→ **Given instruction**
Locate the lines that hold the string "follow". Copy every such line.

→ **Provided material**

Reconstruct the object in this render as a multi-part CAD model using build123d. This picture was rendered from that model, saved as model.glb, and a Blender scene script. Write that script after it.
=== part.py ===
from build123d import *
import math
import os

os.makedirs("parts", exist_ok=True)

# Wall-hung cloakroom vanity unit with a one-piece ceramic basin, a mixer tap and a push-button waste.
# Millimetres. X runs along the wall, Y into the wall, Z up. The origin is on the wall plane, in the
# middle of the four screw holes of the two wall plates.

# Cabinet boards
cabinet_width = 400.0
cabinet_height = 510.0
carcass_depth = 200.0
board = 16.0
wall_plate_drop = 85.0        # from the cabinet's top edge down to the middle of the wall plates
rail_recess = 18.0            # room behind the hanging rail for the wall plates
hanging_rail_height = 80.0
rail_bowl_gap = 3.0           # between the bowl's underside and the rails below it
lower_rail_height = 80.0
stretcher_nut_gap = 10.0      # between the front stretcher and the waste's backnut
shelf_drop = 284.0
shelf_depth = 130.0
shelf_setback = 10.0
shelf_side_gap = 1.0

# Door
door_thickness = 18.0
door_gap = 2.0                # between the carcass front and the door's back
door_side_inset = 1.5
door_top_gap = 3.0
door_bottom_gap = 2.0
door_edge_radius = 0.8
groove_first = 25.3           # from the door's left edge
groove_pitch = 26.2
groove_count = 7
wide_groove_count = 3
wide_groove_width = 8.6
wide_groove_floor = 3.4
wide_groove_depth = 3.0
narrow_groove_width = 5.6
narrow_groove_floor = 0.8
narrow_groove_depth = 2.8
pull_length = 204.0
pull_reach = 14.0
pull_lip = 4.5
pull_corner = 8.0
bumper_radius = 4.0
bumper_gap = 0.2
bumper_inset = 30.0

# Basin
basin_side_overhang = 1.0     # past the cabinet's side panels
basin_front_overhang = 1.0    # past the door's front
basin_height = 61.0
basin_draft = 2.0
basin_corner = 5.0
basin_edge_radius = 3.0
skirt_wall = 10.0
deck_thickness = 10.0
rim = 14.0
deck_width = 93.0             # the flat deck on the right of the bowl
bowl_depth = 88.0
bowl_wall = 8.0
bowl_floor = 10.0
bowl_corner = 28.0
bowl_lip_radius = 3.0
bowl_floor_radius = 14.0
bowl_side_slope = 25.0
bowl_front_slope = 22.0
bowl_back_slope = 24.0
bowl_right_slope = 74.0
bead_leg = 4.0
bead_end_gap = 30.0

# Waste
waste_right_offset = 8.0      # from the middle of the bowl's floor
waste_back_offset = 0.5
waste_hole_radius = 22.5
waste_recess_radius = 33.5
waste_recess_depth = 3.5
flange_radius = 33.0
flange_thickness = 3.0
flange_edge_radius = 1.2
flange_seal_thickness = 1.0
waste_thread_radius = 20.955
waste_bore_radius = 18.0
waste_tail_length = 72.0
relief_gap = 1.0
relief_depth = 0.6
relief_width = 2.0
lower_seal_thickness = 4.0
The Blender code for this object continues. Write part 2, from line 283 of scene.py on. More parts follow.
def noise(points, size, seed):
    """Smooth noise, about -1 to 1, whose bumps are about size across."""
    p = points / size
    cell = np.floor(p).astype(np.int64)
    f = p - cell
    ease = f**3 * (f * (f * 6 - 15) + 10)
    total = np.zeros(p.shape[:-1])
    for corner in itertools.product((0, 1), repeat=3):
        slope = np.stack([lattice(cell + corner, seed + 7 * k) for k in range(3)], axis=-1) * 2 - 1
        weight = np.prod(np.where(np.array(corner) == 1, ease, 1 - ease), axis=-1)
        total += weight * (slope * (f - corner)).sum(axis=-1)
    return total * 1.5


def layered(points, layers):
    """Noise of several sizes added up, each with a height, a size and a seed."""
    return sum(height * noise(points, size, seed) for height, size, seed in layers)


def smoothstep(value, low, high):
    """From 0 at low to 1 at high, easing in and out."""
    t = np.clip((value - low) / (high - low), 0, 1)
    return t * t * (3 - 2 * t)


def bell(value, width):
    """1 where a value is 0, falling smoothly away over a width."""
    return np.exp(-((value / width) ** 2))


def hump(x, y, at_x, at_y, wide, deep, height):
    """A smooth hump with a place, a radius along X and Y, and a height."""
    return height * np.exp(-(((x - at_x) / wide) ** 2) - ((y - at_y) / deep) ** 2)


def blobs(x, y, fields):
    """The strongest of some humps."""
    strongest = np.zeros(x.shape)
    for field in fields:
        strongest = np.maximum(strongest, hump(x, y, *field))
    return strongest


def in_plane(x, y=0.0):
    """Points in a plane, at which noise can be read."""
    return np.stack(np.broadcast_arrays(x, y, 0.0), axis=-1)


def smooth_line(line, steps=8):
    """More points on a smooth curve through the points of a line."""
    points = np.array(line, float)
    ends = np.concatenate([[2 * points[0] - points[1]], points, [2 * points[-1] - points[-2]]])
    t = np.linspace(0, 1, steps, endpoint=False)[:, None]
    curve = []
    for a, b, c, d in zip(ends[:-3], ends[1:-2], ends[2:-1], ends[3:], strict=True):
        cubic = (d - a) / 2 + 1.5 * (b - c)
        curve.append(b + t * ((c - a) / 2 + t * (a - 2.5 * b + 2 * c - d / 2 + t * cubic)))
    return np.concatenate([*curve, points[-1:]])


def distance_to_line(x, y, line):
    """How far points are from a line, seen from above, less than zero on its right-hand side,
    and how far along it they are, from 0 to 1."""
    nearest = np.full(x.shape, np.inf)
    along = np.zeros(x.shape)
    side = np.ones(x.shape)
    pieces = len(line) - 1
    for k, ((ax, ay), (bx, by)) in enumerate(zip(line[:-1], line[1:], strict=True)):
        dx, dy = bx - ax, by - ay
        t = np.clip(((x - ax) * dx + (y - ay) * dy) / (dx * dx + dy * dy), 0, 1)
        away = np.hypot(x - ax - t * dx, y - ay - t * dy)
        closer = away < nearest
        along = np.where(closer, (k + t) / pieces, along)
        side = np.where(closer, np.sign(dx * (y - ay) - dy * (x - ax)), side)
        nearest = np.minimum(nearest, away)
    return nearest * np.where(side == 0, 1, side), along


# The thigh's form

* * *

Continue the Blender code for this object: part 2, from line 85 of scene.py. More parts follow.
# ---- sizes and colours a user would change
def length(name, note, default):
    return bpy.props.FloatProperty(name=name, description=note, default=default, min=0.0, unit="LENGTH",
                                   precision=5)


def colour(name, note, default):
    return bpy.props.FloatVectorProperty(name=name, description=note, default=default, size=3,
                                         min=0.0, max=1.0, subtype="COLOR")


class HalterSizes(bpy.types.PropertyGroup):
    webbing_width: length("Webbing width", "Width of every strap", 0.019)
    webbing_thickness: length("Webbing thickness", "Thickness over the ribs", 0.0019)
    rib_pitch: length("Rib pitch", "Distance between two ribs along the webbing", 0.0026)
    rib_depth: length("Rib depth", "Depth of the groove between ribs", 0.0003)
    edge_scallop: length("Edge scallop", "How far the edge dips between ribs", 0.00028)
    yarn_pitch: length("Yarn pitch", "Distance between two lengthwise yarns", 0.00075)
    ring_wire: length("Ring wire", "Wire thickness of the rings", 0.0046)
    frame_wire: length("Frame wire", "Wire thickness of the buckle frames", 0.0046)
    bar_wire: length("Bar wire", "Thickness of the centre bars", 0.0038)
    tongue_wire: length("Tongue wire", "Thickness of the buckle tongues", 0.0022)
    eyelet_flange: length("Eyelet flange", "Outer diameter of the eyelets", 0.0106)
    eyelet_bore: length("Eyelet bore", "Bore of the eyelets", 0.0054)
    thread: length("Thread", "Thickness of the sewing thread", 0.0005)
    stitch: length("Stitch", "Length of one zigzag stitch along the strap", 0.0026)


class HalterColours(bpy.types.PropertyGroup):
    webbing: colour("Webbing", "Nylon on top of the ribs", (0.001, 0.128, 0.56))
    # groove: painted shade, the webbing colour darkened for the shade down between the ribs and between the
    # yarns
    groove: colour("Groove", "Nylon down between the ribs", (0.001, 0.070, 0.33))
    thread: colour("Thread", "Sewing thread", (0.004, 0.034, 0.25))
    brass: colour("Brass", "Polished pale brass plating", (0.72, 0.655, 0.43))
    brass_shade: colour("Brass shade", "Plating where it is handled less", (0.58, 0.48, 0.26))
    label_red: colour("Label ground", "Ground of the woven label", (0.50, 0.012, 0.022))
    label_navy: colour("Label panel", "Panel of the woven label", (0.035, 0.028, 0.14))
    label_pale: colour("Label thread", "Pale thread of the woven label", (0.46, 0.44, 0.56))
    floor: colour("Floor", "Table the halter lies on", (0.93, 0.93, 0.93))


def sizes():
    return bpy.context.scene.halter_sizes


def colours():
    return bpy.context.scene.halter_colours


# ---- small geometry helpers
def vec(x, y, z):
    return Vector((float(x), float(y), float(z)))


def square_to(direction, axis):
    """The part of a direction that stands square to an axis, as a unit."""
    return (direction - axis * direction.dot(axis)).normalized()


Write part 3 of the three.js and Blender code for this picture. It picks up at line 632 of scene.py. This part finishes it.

→ **Output of the exercise**
The Blender code for this object continues. Write part 2, from line 283 of scene.py on. More parts follow.
Continue the Blender code for this object: part 2, from line 85 of scene.py. More parts follow.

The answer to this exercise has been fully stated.